Who gets the credit and/or blame here? George Lucas.

If you watch those two-star WWII movies that show on Turner Classic Movies or the Military Channel at 3am, then you have an idea of the depth of character and moral conflict here. Since the Tuskegee Airmen didn't get that kind of cardboard cutout Hollywood treatment during the war, then should anyone begrudge them finally getting their moment now?

Red Tails has a screenwriting credit from Boondocks cartoonist Aaron McGruder and was directed by The Wire's Anthony Hemingway. The cast includes Ne-Yo and Method Man, as well as the actors who played Michael and Bubbles on The Wire. Those guys might lead you to expect something a little more complicated that what we've actually got here.

There's a ton of flying action in the movie and, even though there was a lot of attention paid to those special effects, the in-the-air sequences don't really have that full Top Gun impact.

So what happened here? In a long New York Times Magazine piece, everyone associated with the movie talks about how they wanted to put in some realism and edge and how George Lucas brought each of them around to his cornball vision.

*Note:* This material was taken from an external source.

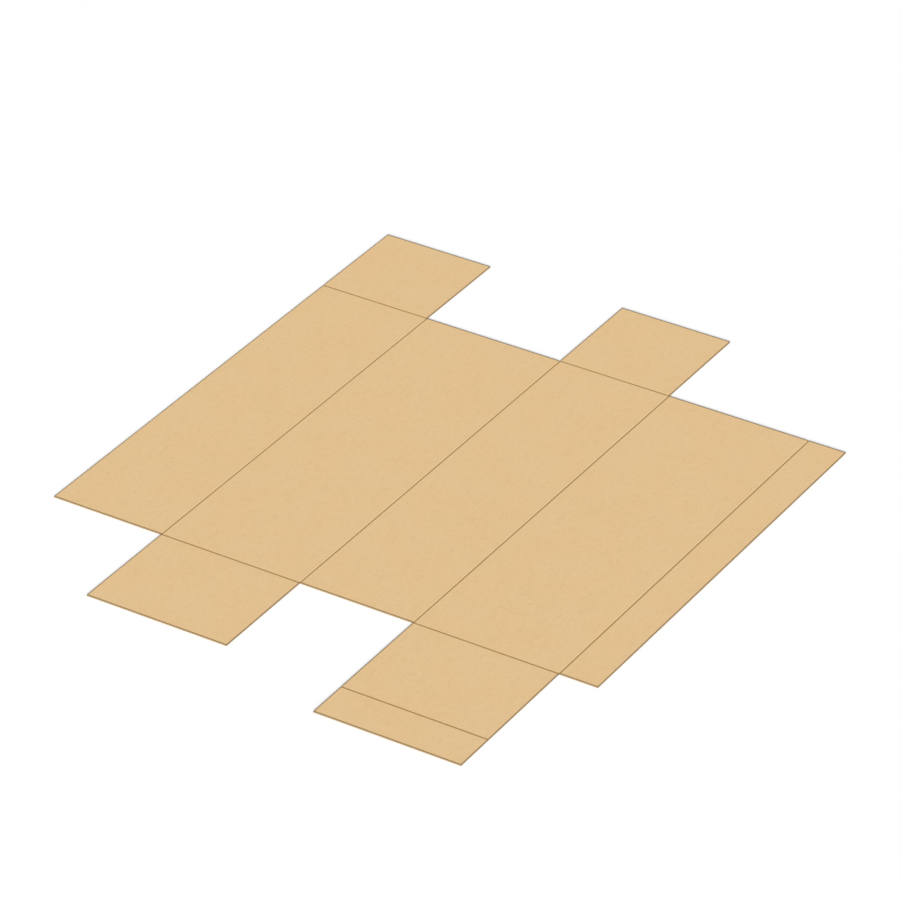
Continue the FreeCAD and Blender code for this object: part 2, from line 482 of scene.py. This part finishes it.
def dark_line(tree, name, felt):
    """1 inside the dark line along a fold or a cut edge, fading out over a slightly ragged border."""
    share = maths(tree, "ADD", attribute(tree, name), centred(tree, felt, RAGGEDNESS))
    line = ramp(tree, share, *LINE_BORDER, 1.0, 0.0)
    return maths(tree, "MULTIPLY", line, ramp(tree, felt, *NOISE_SPREAD, 1.0, FADED))


def pulp_colour(tree, place, patterns, fibres):
    """The open board's colour: two browns in wide clouds, with fibres and specks of bark."""
    colour = mixed(tree, ramp(tree, patterns["clouds"], *NOISE_SPREAD), KRAFT, KRAFT_WARM)
    colour = covered(tree, fibres["pale"], PALE_FIBRE_COVER, colour, FIBRE_PALE)
    colour = covered(tree, fibres["dark"], DARK_FIBRE_COVER, colour, FLECK_BROWN)
    return covered(tree, flecks(tree, place), BARK_COVER, colour, FLECK_BROWN)


def board_brightness(tree, patterns, side):
    """A number round 1 that the board's colour is multiplied by, with plies on the cut side."""
    plies = centred(tree, patterns["plies"], PLY_SWING)
    brightness = maths(tree, "ADD", maths(tree, "MULTIPLY", side, plies), 1.0)
    for name, swing in SWINGS.items():
        brightness = maths(tree, "ADD", centred(tree, patterns[name], swing), brightness)
    return brightness


def board_relief(tree, patterns, fibres, side, worn):
    """The board's fine relief, pressed flatter in the dark lines and layered on the cut side."""
    parts = [
        (patterns["formation"], FORMATION_RELIEF),
        (fibres["pale"], PALE_FIBRE_RELIEF),
        (fibres["dark"], DARK_FIBRE_RELIEF),
    ]
    height = patterns["felt"]
    for part, share in parts:
        height = maths(tree, "ADD", height, maths(tree, "MULTIPLY", part, share))
    height = maths(tree, "MULTIPLY", height, ramp(tree, worn, 0.0, 1.0, 1.0, PRESSED_RELIEF))
    height = maths(tree, "ADD", height, maths(tree, "MULTIPLY", side, patterns["plies"]))
    inputs = {"Height": height, "Strength": RELIEF_STRENGTH, "Distance": RELIEF}
    return add_node(tree, "ShaderNodeBump", inputs).outputs["Normal"]


def kraft_board():
    """Uncoated brown kraft board: cloudy pulp, fibres along the panels, dark creases and cut edges."""
    material = bpy.data.materials.new("kraft_board")
    material.use_nodes = True
    tree = material.node_tree
    shader = tree.nodes["Principled BSDF"]
    place = add_node(tree, "ShaderNodeTexCoord").outputs["Object"]
    patterns = {name: noise(tree, place, **make) for name, make in PATTERNS.items()}
    fibres = {name: strands(tree, place, **make) for name, make in FIBRES.items()}
    side = attribute(tree, "side")
    fold_line = dark_line(tree, "fold_share", patterns["felt"])
    rim_line = dark_line(tree, "rim_share", patterns["felt"])
    worn = maths(tree, "MAXIMUM", fold_line, rim_line)

    # Folds and cut edges are crushed dark, and the cut side shows bare pulp
    colour = pulp_colour(tree, place, patterns, fibres)
    for mask, brown in ((fold_line, FOLD_BROWN), (rim_line, RIM_BROWN), (side, SIDE_BROWN)):
        colour = mixed(tree, mask, colour, brown)
    inputs = {0: colour, "Scale": board_brightness(tree, patterns, side)}
    colour = add_node(tree, "ShaderNodeVectorMath", inputs, operation="SCALE").outputs[0]
    tree.links.new(colour, shader.inputs["Base Color"])

    dull = ramp(tree, patterns["formation"], *WIDE_SPREAD, *ROUGHNESS)
    shine = maths(tree, "MULTIPLY", worn, PRESSED_SHINE)
    tree.links.new(maths(tree, "SUBTRACT", dull, shine), shader.inputs["Roughness"])
    shader.inputs["Specular IOR Level"].default_value = GLOSS_LEVEL
    relief = board_relief(tree, patterns, fibres, side, worn)
    tree.links.new(relief, shader.inputs["Normal"])
    return material


def make_sheet():
    """The dressed sheet, in place of the plain one."""
    sheet = bpy.data.objects.new("kraft_sheet", sheet_mesh())
    sheet.data.materials.append(kraft_board())
    bpy.context.scene.collection.objects.link(sheet)
    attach(sheet, "root")
    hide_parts(NODE)


def seen_ray(tree):
    """1 for rays that the camera, a reflection or a clear body sends out, and 0 for light."""
    path = add_node(tree, "ShaderNodeLightPath")
    glossy = maths(tree, "MAXIMUM", path.outputs["Is Camera Ray"], path.outputs["Is Glossy Ray"])
    return maths(tree, "MAXIMUM", glossy, path.outputs["Is Transmission Ray"])


def floor_material():
    """A white floor that keeps shadows, and throws back less light than it shows."""
    material = bpy.data.materials.new("floor_white")
    material.use_nodes = True
    tree = material.node_tree
    shader = tree.nodes["Principled BSDF"]
    tree.links.new(mixed(tree, seen_ray(tree), FLOOR_BOUNCE, WHITE), shader.inputs["Base Color"])
    shader.inputs["Roughness"].default_value = 1.0
    shader.inputs["Specular IOR Level"].default_value = 0.0
    return material


def make_floor():
    """A plain square floor under the sheet."""
    mesh = bpy.data.meshes.new("floor")
    corners = [(FLOOR_HALF * x, FLOOR_HALF * y, 0) for x, y in ((-1, -1), (1, -1), (1, 1), (-1, 1))]
    mesh.from_pydata(corners, [], [(0, 1, 2, 3)])
    mesh.materials.append(floor_material())
    floor = bpy.data.objects.new("floor", mesh)
    bpy.context.scene.collection.objects.link(floor)


def direction(azimuth, elevation):
    """Unit vector from the sheet towards something seen from this side and height."""
    level = math.cos(elevation)
    return Vector((math.sin(azimuth) * level, -math.cos(azimuth) * level, math.sin(elevation)))


def make_sky():
    """Even white light from all round, which shows as plain white behind the floor."""
    world = bpy.data.worlds.new("studio")
    bpy.context.scene.world = world
    world.use_nodes = True
    tree = world.node_tree
    background = tree.nodes["Background"]
    background.inputs["Color"].default_value = (*WHITE, 1.0)
    strength = ramp(tree, seen_ray(tree), 0.0, 1.0, SKY_SHARE, 1.0)
    tree.links.new(strength, background.inputs["Strength"])


def make_lamp():
    """One broad lamp, which gives a level surface the light that the sky leaves off."""
    lamp = bpy.data.lights.new("studio_lamp", "SUN")
    lamp.energy = (1 - SKY_SHARE) * math.pi / math.sin(LAMP_ELEVATION)
    lamp.angle = LAMP_BREADTH
    holder = bpy.data.objects.new("studio_lamp", lamp)
    towards = direction(LAMP_AZIMUTH, LAMP_ELEVATION)
    holder.rotation_euler = towards.to_track_quat("Z", "Y").to_euler()
    bpy.context.scene.collection.objects.link(holder)


def make_camera():
    """The photograph's own view: a long lens from the near right, above the sheet."""
    data = bpy.data.cameras.new("camera")
    data.lens = CAMERA_LENS_MM
    data.sensor_width = CAMERA_SENSOR_MM
    data.clip_end = CAMERA_SIGHT
    camera = bpy.data.objects.new("camera", data)
    towards = direction(CAMERA_AZIMUTH, CAMERA_ELEVATION)
    camera.location = CAMERA_TARGET + towards * CAMERA_DISTANCE
    camera.rotation_euler = towards.to_track_quat("Z", "Y").to_euler()
    bpy.context.scene.collection.objects.link(camera)
    bpy.context.scene.camera = camera


make_camera()
make_sheet()
make_floor()
make_sky()
make_lamp()
bpy.context.scene.view_settings.view_transform = "Standard"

George might be right. Even though the studios didn't want anything to do with Red Tails and Lucas had to pay for the film and all its marketing out of his own pocket, the movie made a ton of money this past weekend, so much that we might start hearing about both a prequel and a sequel sometime soon. In any case, Red Tails has given a lot of joy to some old vets who believed they'd never get any credit.

So credit to George for writing the check and making exactly the kind of uncynical, uncomplicated movie about the Tuskegee Airmen he thinks everyone should want to see.